• _Supplied data_:
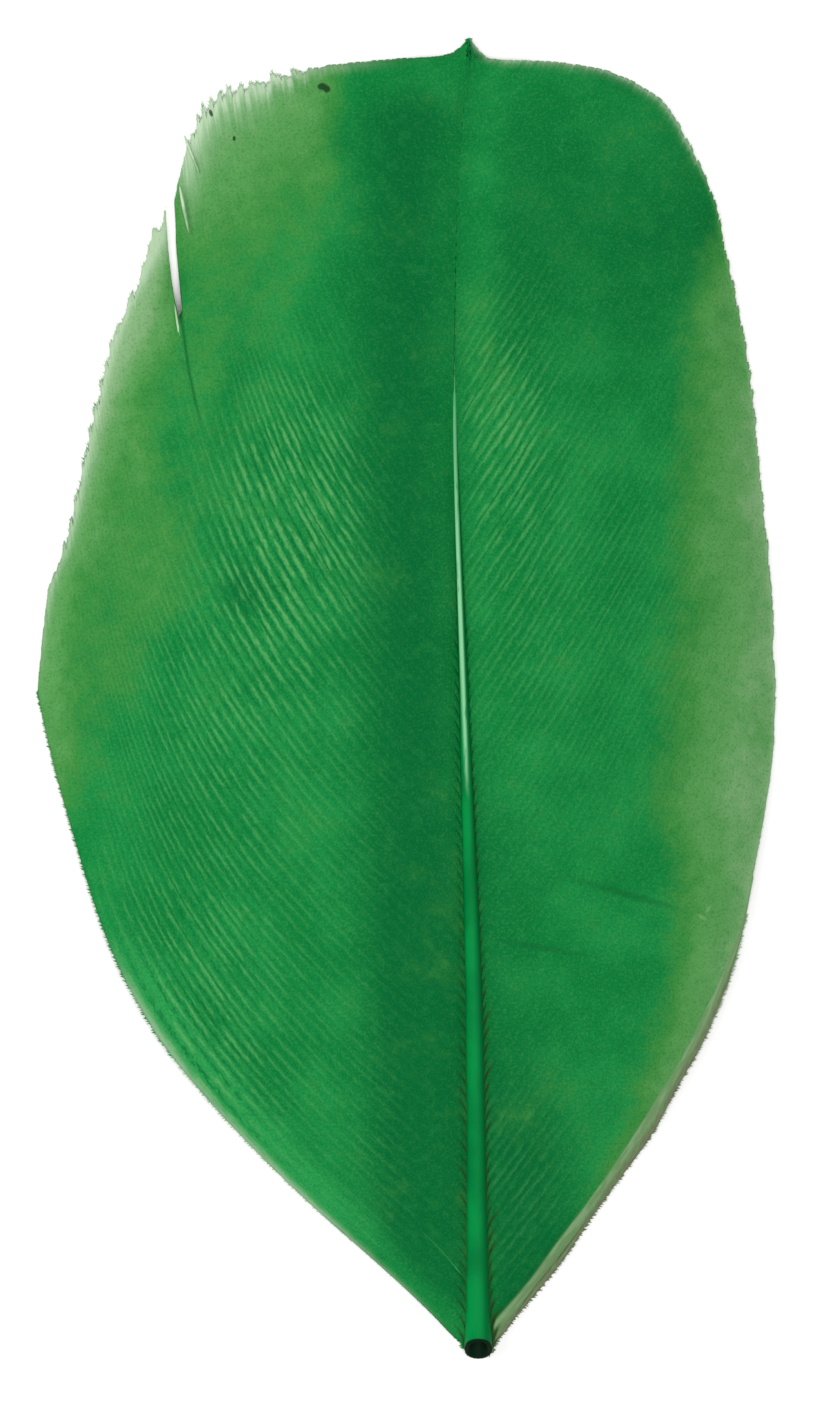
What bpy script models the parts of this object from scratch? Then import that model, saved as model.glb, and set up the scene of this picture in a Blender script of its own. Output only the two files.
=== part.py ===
"""A dyed turkey wing feather, lying with its upper side up on a flat surface.

The shaft runs along +Y from the cut quill to the tip, +X is to the right as one looks down on
the feather, and the surface it lies on is z = 0. The feather grew as one piece, so it is one
solid: two ribbed vanes and the shaft that carries them.
"""

import math

import bpy
import numpy as np

MM = 0.001

# Driving dimensions, all in millimetres.
QUILL_END_Y = -35.0
TIP_Y = 35.0
FIRST_BARB_Y = -34.3
RIBS = 48
VANE_THICK = 0.50
EDGE_THICK = 0.34
RIB_HEIGHT = 0.10
RIB_REACH = 0.22
DOME_POWER = 2.2
CREST_AT = 0.25
CREST_FADE = 6
CREST = {"left": 0.75, "right": 0.60}
CUT_SLANT = 1.15
BORE_WIDTH = 0.72
BORE_DEPTH = 2.2
BORE_SIDES = 12
FLAT_END_Y = -31.6

# Towards the quill the rims stand off the table, most of all at this place along the feather.
RIM_LIFT = 0.55
RIM_LIFT_Y = -17.0
RIM_LIFT_REACH = 9.0

# The shaft, read at places along it: how far it wanders sideways, its width and its full height.
SHAFT_X = ((-35.0, 3.78), (-16.0, 3.52), (0.0, 2.99), (18.0, 2.50), (28.0, 2.74), (35.0, 3.28))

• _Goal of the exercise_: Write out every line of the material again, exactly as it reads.

• _Solution to the exercise_:
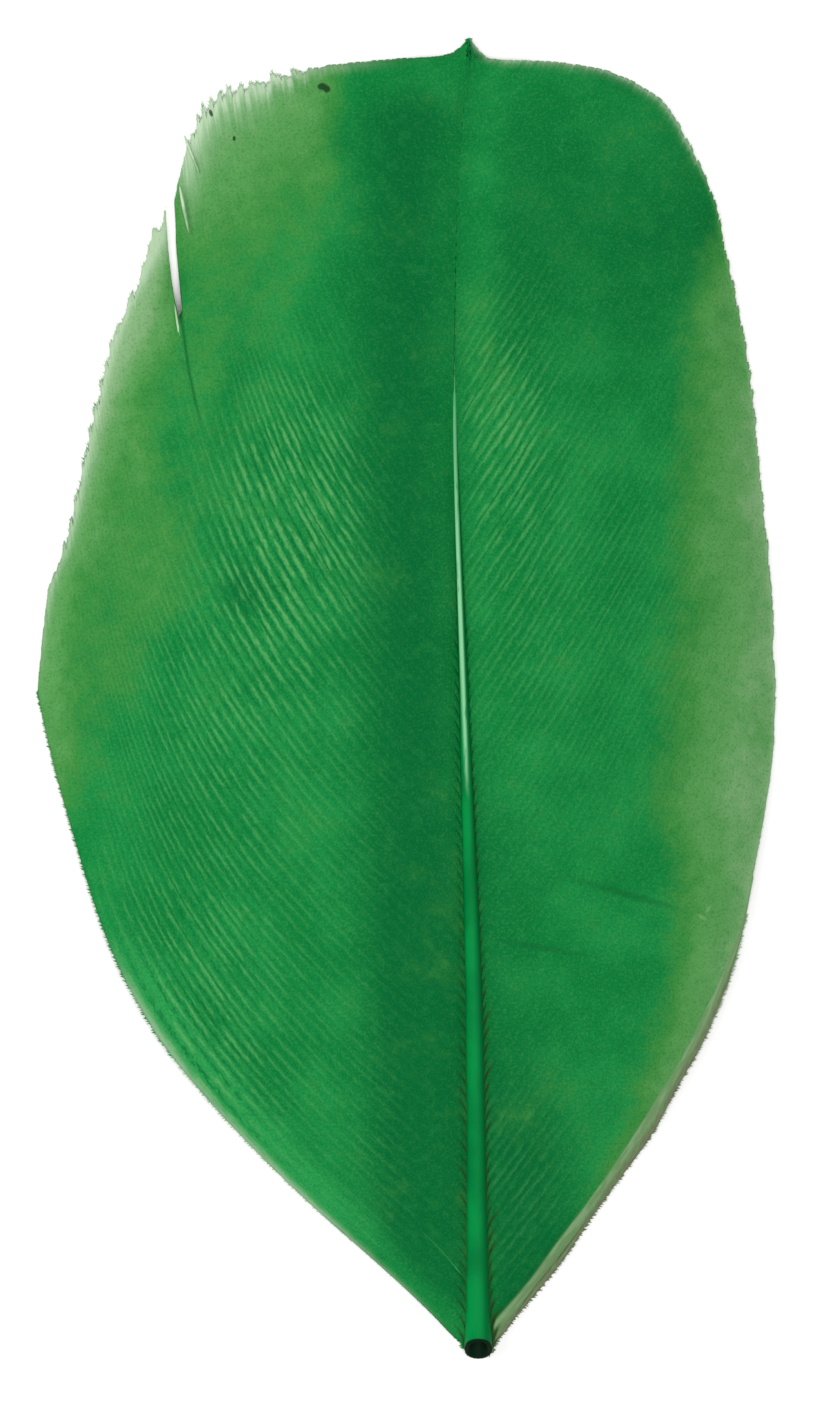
What bpy script models the parts of this object from scratch? Then import that model, saved as model.glb, and set up the scene of this picture in a Blender script of its own. Output only the two files.
=== part.py ===
"""A dyed turkey wing feather, lying with its upper side up on a flat surface.

The shaft runs along +Y from the cut quill to the tip, +X is to the right as one looks down on
the feather, and the surface it lies on is z = 0. The feather grew as one piece, so it is one
solid: two ribbed vanes and the shaft that carries them.
"""

import math

import bpy
import numpy as np

MM = 0.001

# Driving dimensions, all in millimetres.
QUILL_END_Y = -35.0
TIP_Y = 35.0
FIRST_BARB_Y = -34.3
RIBS = 48
VANE_THICK = 0.50
EDGE_THICK = 0.34
RIB_HEIGHT = 0.10
RIB_REACH = 0.22
DOME_POWER = 2.2
CREST_AT = 0.25
CREST_FADE = 6
CREST = {"left": 0.75, "right": 0.60}
CUT_SLANT = 1.15
BORE_WIDTH = 0.72
BORE_DEPTH = 2.2
BORE_SIDES = 12
FLAT_END_Y = -31.6

# Towards the quill the rims stand off the table, most of all at this place along the feather.
RIM_LIFT = 0.55
RIM_LIFT_Y = -17.0
RIM_LIFT_REACH = 9.0

# The shaft, read at places along it: how far it wanders sideways, its width and its full height.
SHAFT_X = ((-35.0, 3.78), (-16.0, 3.52), (0.0, 2.99), (18.0, 2.50), (28.0, 2.74), (35.0, 3.28))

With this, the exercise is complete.